Girrrrrrrrrrrllll.................. I know how you are feeling... I though i typed this when i wasnt engaged....
I have been with my FH for pretty much 6 years and living together for 3.
I've been asking for a ring a year after we moved in with each other. He said we need to live with each other for at least a year to see if we get a long....
I pretty much got fed up after 6 years.... I gave it 6 years because my friend beth she got engaged after 6 years so i said if she can wait i can wait....
So i gave it 6 years... I bought a house... His name is and will not be on the house... He moved in and helped me with everything... but it finally got to me... and i said... What are you waiting for.... We are in a house... I dont give 2 poops what you do... I clean your clothes i do all this for you... and all i ask is for 1 thing... for you to show me you love me and want to love me for the rest of your life... You say you do... but i need you to commit to me... If not then we both want something different out of life and i refuse to be a lifetime girlfriend.
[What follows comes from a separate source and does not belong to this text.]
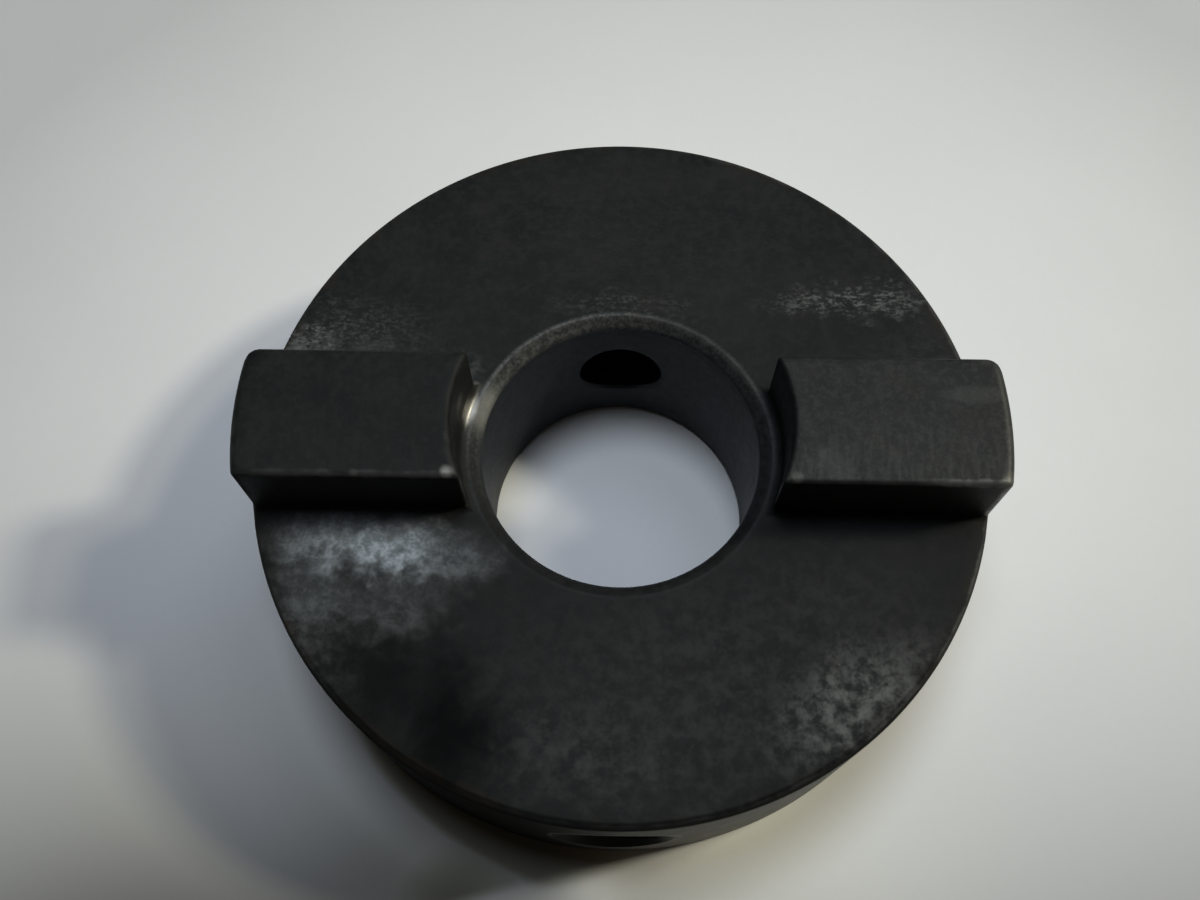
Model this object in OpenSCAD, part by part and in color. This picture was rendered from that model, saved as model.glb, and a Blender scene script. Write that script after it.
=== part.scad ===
// Drive collar: a round steel collar with two drive lugs on its face, bored for
// a plain shaft and locked to it by two opposed set screws.
// +Z runs along the bore towards the lugs. The origin is the centre of the bore
// in the back face. The lugs lie along X and the set screws along Y.

/* [Collar body] */
// Outside diameter of the collar
od = 42; // [38:0.5:50]
// Diameter of the shaft bore
bore_d = 16; // [12:0.5:17]
// Thickness of the disc, back face to front face
disc_t = 12; // [10:0.5:16]
// 45 degree chamfer at the front end of the bore
front_chamfer = 0.5; // [0.2:0.1:0.6]
// 45 degree chamfer at the back end of the bore
back_chamfer = 0.3; // [0.2:0.1:0.6]
// Edge break round both rims of the disc
rim_break = 0.25; // [0.1:0.05:0.4]

/* [Drive lugs] */
// Width across the flanks of each lug
lug_w = 7.5; // [5:0.25:10]
// Height of the lugs above the front face
lug_h = 4.8; // [2:0.2:7]
// Diameter of the counterbore that cuts the lugs' inner ends
lug_inner_d = 18.5; // [18.5:0.25:22]
// Edge break round the top of each lug
lug_break = 0.3; // [0.1:0.05:0.5]
// Radius left in the corners at the foot of the lugs
root_r = 0.4; // [0.2:0.1:0.6]

/* [Set screws] */
// Nominal diameter of the set screws
screw_d = 6; // [5:1:6]
// Thread pitch
pitch = 1; // [0.8:0.1:1]
// Length of each set screw
screw_l = 8; // [6:0.5:9]
// Width across the flats of the hexagon socket
socket_af = 3; // [2.5:0.1:3]
// Depth of the hexagon socket
socket_depth = 3; // [2:0.25:3.5]
// How far the outer end of each screw sits below the rim
screw_recess = 1; // [0.5:0.25:1.5]
// Radial clearance between a screw and its tapped hole
thread_gap = 0.03; // [0.02:0.01:0.08]
// Length of the drilled throat left at the bore end of each hole
throat_l = 0.9; // [0.6:0.1:1]

/* [Hidden] */
$fn = 96;
e = 0.02;

rim_r = od / 2;
bore_r = bore_d / 2;
inner_r = lug_inner_d / 2;
top_z = disc_t + lug_h;
half_w = lug_w / 2;
// Where the lug flank meets the rim and the counterbore
lug_outer_x = sqrt(rim_r * rim_r - half_w * half_w);
lug_inner_x = sqrt(inner_r * inner_r - half_w * half_w);
// The screw holes run through the middle of the disc
hole_z = disc_t / 2;
screw_r = screw_d / 2;
hole_r = screw_r + thread_gap;
drill_r = screw_r - pitch / 2;
screw_out_y = rim_r - screw_recess;
cup_r = screw_r / 2;
point_l = (screw_r - cup_r) * tan(45);
cup_depth = cup_r * tan(31);
hex_r = socket_af / sqrt(3);
mouth_r = hole_r + 0.35;

// Disc outline turned about the bore, with its chamfers and edge breaks
module disc_blank() {
    rotate_extrude()
        polygon([
            [bore_r + back_chamfer, 0],
            [rim_r - rim_break, 0],
            [rim_r, rim_break],
            [rim_r, disc_t - rim_break],
            [rim_r - rim_break, disc_t],
            [bore_r + front_chamfer, disc_t],
            [bore_r, disc_t - front_chamfer],
            [bore_r, back_chamfer]
        ]);
}

// Ring that stands above the face. The lugs are what the milling leaves of it
module lug_ring() {
    rotate_extrude()
        polygon([
            [inner_r, disc_t - rim_break - e],
            [rim_r, disc_t - rim_break - e],
            [rim_r, top_z - lug_break],
            [rim_r - lug_break, top_z],
            [inner_r + lug_break, top_z],
            [inner_r, top_z - lug_break]
        ]);
}

// Cross-section of the lug bar along X, with broken top edges and root fillets
module lug_section() {
    difference() {
        polygon([
            [-half_w - root_r, disc_t - rim_break - e],
            [half_w + root_r, disc_t - rim_break - e],
            [half_w + root_r, disc_t],
            [half_w, disc_t + root_r],
            [half_w, top_z - lug_break],
            [half_w - lug_break, top_z],
            [-half_w + lug_break, top_z],
            [-half_w, top_z - lug_break],
            [-half_w, disc_t + root_r],
            [-half_w - root_r, disc_t]
        ]);
        for (s = [-1, 1])
            translate([s * (half_w + root_r), disc_t + root_r])
                circle(r = root_r);
    }
}

// Both lugs: the ring cut down to a bar across the face
module lugs() {
    intersection() {
        lug_ring();
        rotate([90, 0, 90])
            translate([0, 0, -od])
                linear_extrude(2 * od)
                    lug_section();
    }
}

// One tapped screw hole. It runs out along +Y from inside the bore: a drilled
// throat, then the threaded length, then a countersunk mouth cut into the rim
module screw_hole() {
    translate([0, 0, hole_z])
        rotate([-90, 0, 0]) {
            translate([0, 0, bore_r * 0.5])
                cylinder(r = drill_r, h = bore_r * 0.5 + throat_l + e);
            translate([0, 0, bore_r + throat_l])
                cylinder(r = hole_r, h = rim_r - bore_r);
            translate([0, 0, rim_r - 0.45])
                cylinder(r1 = hole_r, r2 = mouth_r + 0.65, h = 1);
        }
}

// Turned and milled collar with its two integral drive lugs
module collar_body() {
    color([0.13, 0.13, 0.14])
        difference() {
            union() {
                disc_blank();
                lugs();
            }
            screw_hole();
            rotate([0, 0, 180]) screw_hole();
        }
}

// One set screw, lying along +Y at the height of its hole: flat socket end
// outwards, coned cup point towards the bore
module set_screw() {
    translate([0, screw_out_y, hole_z])
        rotate([90, 0, 0])
            difference() {
                rotate_extrude()
                    polygon([
                        [0, 0],
                        [screw_r - 0.5, 0],
                        [screw_r, 0.5],
                        [screw_r, screw_l - point_l],
                        [cup_r, screw_l],
                        [0, screw_l - cup_depth]
                    ]);
                translate([0, 0, -e])
                    cylinder(r = hex_r, h = socket_depth + e, $fn = 6);
            }
}

// Set screw in the front hole, on the -Y side
module set_screw_front() {
    color([0.17, 0.17, 0.18])
        rotate([0, 0, 180]) set_screw();
}

// Set screw in the rear hole, on the +Y side
module set_screw_rear() {
    color([0.17, 0.17, 0.18])
        set_screw();
}

collar_body();
set_screw_front();
set_screw_rear();
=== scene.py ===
import math

import bmesh
import bpy
import numpy as np
from mathutils import Matrix, Vector, noise


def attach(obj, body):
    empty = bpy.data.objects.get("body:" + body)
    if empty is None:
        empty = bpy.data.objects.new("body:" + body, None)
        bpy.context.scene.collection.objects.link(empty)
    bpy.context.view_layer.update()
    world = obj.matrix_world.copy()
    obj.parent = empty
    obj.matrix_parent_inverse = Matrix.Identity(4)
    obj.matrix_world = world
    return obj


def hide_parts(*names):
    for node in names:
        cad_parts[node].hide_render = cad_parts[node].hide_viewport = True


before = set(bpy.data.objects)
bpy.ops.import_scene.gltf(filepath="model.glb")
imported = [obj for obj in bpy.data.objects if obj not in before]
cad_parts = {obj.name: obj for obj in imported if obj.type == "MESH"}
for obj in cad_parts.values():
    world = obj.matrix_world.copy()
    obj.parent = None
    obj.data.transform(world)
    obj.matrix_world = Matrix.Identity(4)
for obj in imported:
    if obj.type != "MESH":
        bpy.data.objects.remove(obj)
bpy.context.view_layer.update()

# ---------------------------------------------------------------- dimensions, in millimetres
R_OD, R_BORE, R_CH, R_CHB = 21.0, 8.0, 8.5, 8.3
T_DISC, H_TOP, HALF_W, R_IN = 12.0, 16.8, 3.75, 9.25
HOLE_Z, R_MAJ, R_MIN, PITCH = 6.0, 3.03, 2.5, 1.0
Y_SEAT, Y_CONE = 8.9, 20.55
MM = 0.001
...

I do not want my children to have that example.
I didnt give him a time limit... I just told him how i felt... and how him not asking me made me feel....
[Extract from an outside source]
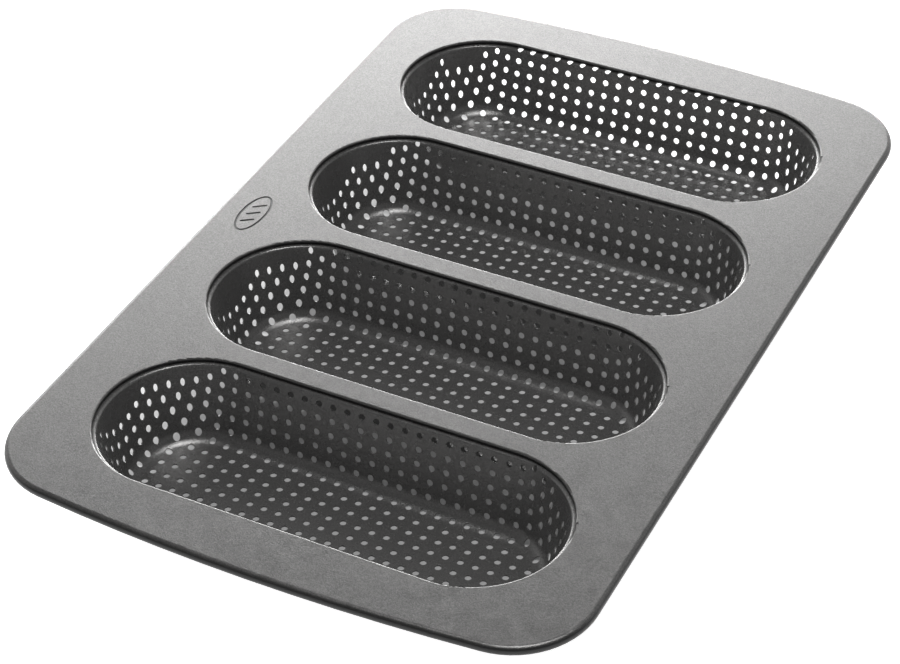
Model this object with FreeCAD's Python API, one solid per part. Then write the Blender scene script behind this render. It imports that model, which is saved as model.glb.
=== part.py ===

then 3 - 4 months later... He said he didnt want to dissappointment me any longer. He loves me to much to hurt and he wants me to be with him for the rest of his life and asked me to be his wife.
He probably didn't expect the water falls and hysteria after he asked but I was crying too! LOL
It did feel weird though for a couple weeks after he proposed... Until i said... umm... why is this weird... but its all good now... i think it was a shift in our relationship and it was fine after that.
now its like the same as it always has been.
But 1 thing that i didnt expect after he proposed....
Did i really want it... lol I wanted it so bad... and was wondering why he wouldnt do it... and finally when i got it... it hit me... this is the man i'm going to spend the rest of my life with... Do i really want this? Can i love him forever.... or is he going to annoy the shit out of me...
Well.... i was looking at him one day... and realized how much i do love him... and how he makes me laugh... so yeah i'll keep him.
Sorry this is so long... I just Completely know what your going thru... I almost broke up with him
I told myself... If i don't get it by our next Anniversary its over.